Псковские летописи, а также включенное в их текст Житие Довмонта, о событиях 1263 г. в Литве умалчивают, поскольку их сообщения о том, что «побишася Литва межи собою, некиа ради ноужа», помещены под 1265 г. [777]
К этому году относится месть литовского князя Войшелка убийцам Миндовга, своего отца. Старший и младший изводы Новгородской Первой летописи сохранили достаточно подробный рассказ об этих событиях, расцвеченный многочисленными похвалами Войшелку, принявшему христианство, и риторическими выступлениями против «поганой» литовской веры [778]. Неясно только, были ли «мятеж великъ в Литве» и месть Войшелка разновременными событиями или же летописец имел в виду одну и ту же междоусобицу. Вероятно, проясняет ситуацию фраза из Жития Довмонта в Псковской Второй летописи, в которой победа и вокняжение Войшелка расцениваются как логический исход многочисленных распрей среди литовских князей [779]. В любом случае удача Миндовгова сына привела к тому, что в землях Северо-Западной Руси вновь появились изгнанники из Литвы, видимо, противники Войшелка. На этот раз пристанищем для 300 литовских семей стал Псков, где «крести я князь Святъславъ с попы пльсковьскыми и съ Пльсковичи». Такие подробности происходившего узнаем из Новгородской Первой летописи, в статье, помещенной под 1265 г. [780]

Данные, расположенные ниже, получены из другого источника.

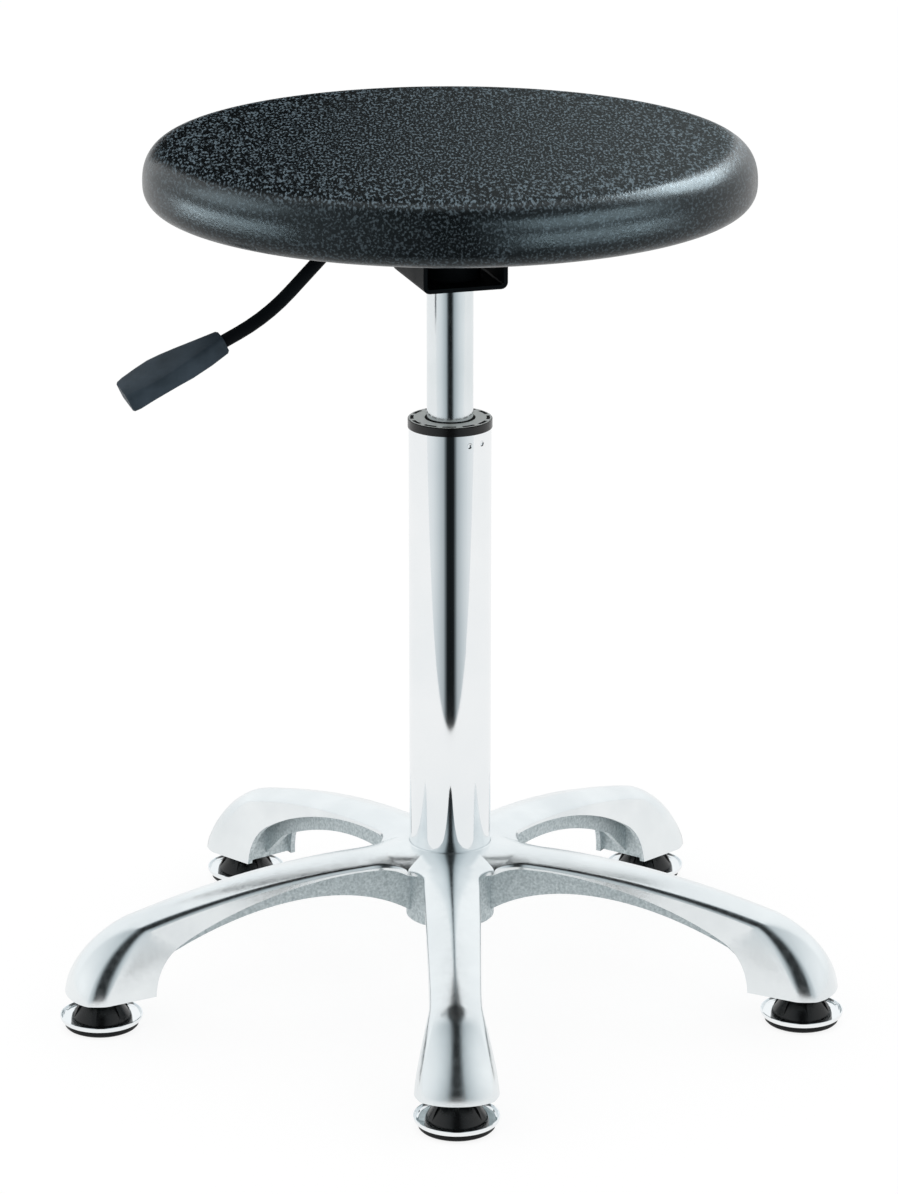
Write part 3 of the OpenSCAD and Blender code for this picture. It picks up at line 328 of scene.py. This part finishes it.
# %% [markdown]
# ## The cast base
# The base is one aluminium casting: a thin skin that is polished above and left as cast
# below. An arm can be swept along its own rails. One rail runs along the crown, one along
# the shoulder and one along the foot of the side wall, and each is a pair of cubic curves
# that meet at the bend above the foot. Between two arms the skin runs on as a web with a
# rounded crotch. Every station along the arm is a closed loop of points, and the loops of
# all five arms join into one shell.

# %% Rails of one arm
REACH, FOOT_Z, HUB_TOP, ARM_W, NECK_W, TOE_W = 245.3, 22.0, 93.8, 33.0, 30.0, 50.6
CROTCH_R, SKIN, WALL, DROP, SHOULDER, ARM_START = 22.9, 3.2, 3.4, 3.5, 3.0, 26.0
ARMS, SECTOR, HALF, NECK = 5, math.radians(36), ARM_W / 2, NECK_W / 2
crotch_at = (HALF + 0.5 + CROTCH_R) / math.sin(SECTOR)
crotch_in = crotch_at - CROTCH_R
meet = np.array([crotch_at * math.cos(SECTOR), crotch_at * math.sin(SECTOR) - CROTCH_R])
meet_r = np.hypot(*meet)
WEB_END, CROTCH_END, ARM_END, FOOT_END = 3.0, 7.0, 17.0, 25.0


def at(reach, rise, width=0.0, lift=0.0):
    """A rail point from shares of the arm's reach and of the hub's height: (distance, height, half width)."""
    return [reach * REACH, FOOT_Z + rise * (HUB_TOP - FOOT_Z) + lift, width]


def cubic(p, t, slope=False):
    """Cubic curve through four points, weighted (1-t)^3, 3t(1-t)^2, 3t^2(1-t) and t^3, or its slope."""
    t = np.asarray(t)[:, None]
    if slope:
        return 3 * ((p[1] - p[0]) * (1 - t) ** 2 + 2 * (p[2] - p[1]) * t * (1 - t) + (p[3] - p[2]) * t ** 2)
    return p[0] * (1 - t) ** 3 + 3 * p[1] * t * (1 - t) ** 2 + 3 * p[2] * t ** 2 * (1 - t) + p[3] * t ** 3


def mix(a, b, t):
    """The value a share t of the way from a to b."""
    return a + (b - a) * t


ridge = at(0, 0.976)[1]
bend = at(0.811, 0.642, NECK, -DROP)
crown_rail = np.array([[meet_r, ridge, 0], at(0.428, 0.958), at(0.632, 0.845), at(0.828, 0.645),
                       at(0.905, 0.564), at(0.991, 0.334), at(1, 0)])
edge_rail = np.array([[meet[0], ridge - DROP, meet[1]], at(0.416, 0.962, HALF + 0.5, -DROP),
                      at(0.616, 0.85, NECK + 0.6, -DROP), bend,
                      at(0.856, 0.595, NECK + 2, -DROP), at(0.924, 0.195, TOE_W / 2 - 0.7), at(0.934, 0, TOE_W / 2)])
wall_rail = np.array([[meet[0], ridge - DROP - SKIN, meet[1]], at(0.387, 0.898, HALF + 0.5),
                      at(0.591, 0.696, NECK + 0.7), at(0.726, 0.411, NECK + 0.2), at(0.763, 0.332, NECK + 1.4),
                      at(0.789, 0.195, NECK + 3), at(0.792, 0, NECK + 3.8)])
print("rails from", round(meet_r, 1), "to", REACH, "mm")


# %% Stations along an arm
# how round the crown is at these distances from the axis: half the width of its rounded ridge, in mm
RIDGE_AT = [25, 48, 60, 80, 102, 130, 170, 203, 246]
RIDGE_ROUND = [14, 8.2, 6.2, 4.8, 3.1, 2.2, 2, 3, 8]


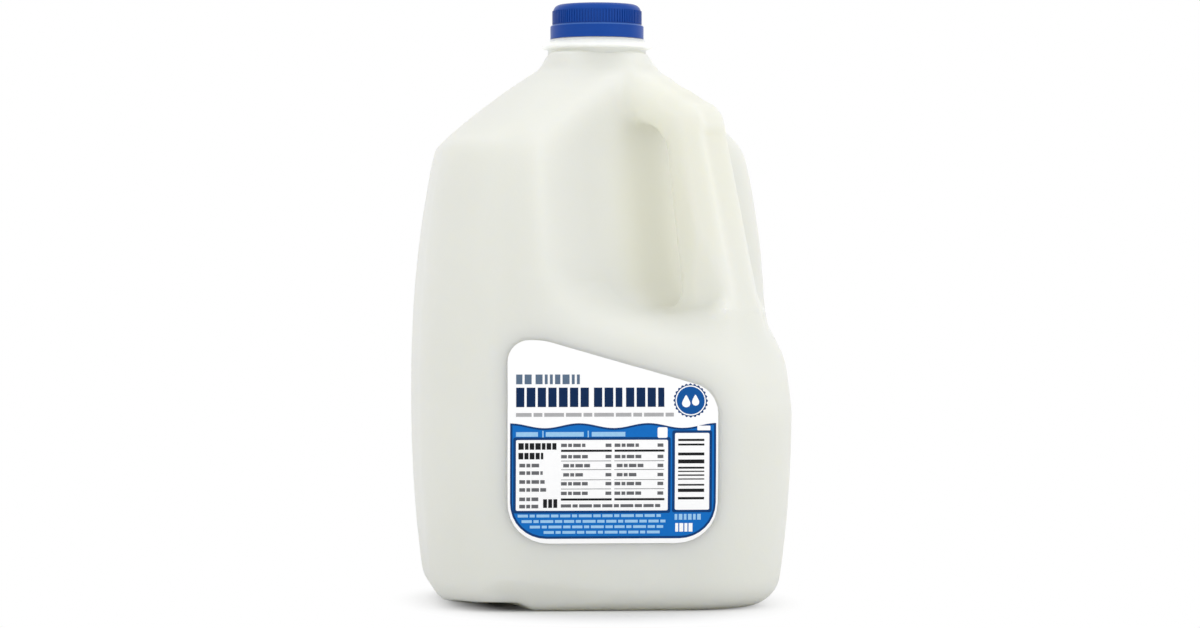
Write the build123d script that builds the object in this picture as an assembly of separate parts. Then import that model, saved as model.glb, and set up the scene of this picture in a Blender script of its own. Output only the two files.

Примечательно, что вторая волна литовских беглецов направилась не в Новгород, как в 1263 г. сын Товтивила со сподвижниками, а в Псков. Если в 1263 г. бежали сторонники Миндовга, то в 1265 г. — враги его сына Войшелка. Не случайно, что тех, кто укрылся в Пскове, «новгородци хотеша… исещи» [781]. Здесь мы вновь видим проявления давнего противостояния между двумя крупнейшими городскими центрами Северо-Западной Руси.
Спасение к литовским «выгонцам» пришло от Ярослава Ярославича, который «не выда ихъ… и не избьени быша» [782]. Необходимо указать на тот факт, что Ярослав в данном случае действовал скорее не в качестве новгородского, а в качестве великого князя. В то же время из этого вовсе не следует, будто бы «в 1265 г. Ярослав с новгородским полком находится во Пскове», о чем пишет В.Л. Янин, объясняющий таким образом «возможность оперативного вмешательства в столь стремительное событие» [783]. Представляется, что для того чтобы помешать новгородцам расправиться с беглецами из Литвы, Ярославу не обязательно нужно было быть в Пскове. Он мог предотвратить избиение и находясь в Новгороде. Не случайно мнение В.Л. Янина было подвергнуто критике А.Н. Хохловым, который, в частности, указывал на отсутствие каких-либо данных в источниках о пребывании Ярослава Ярославича в 1265 г. в Пскове с новгородским полком. Кроме того, тогда «остается непонятным, почему крайне важная церемония массового крещения язычников проходит под руководством и в присутствии Святослава Ярославича, а не самого великого князя» [784].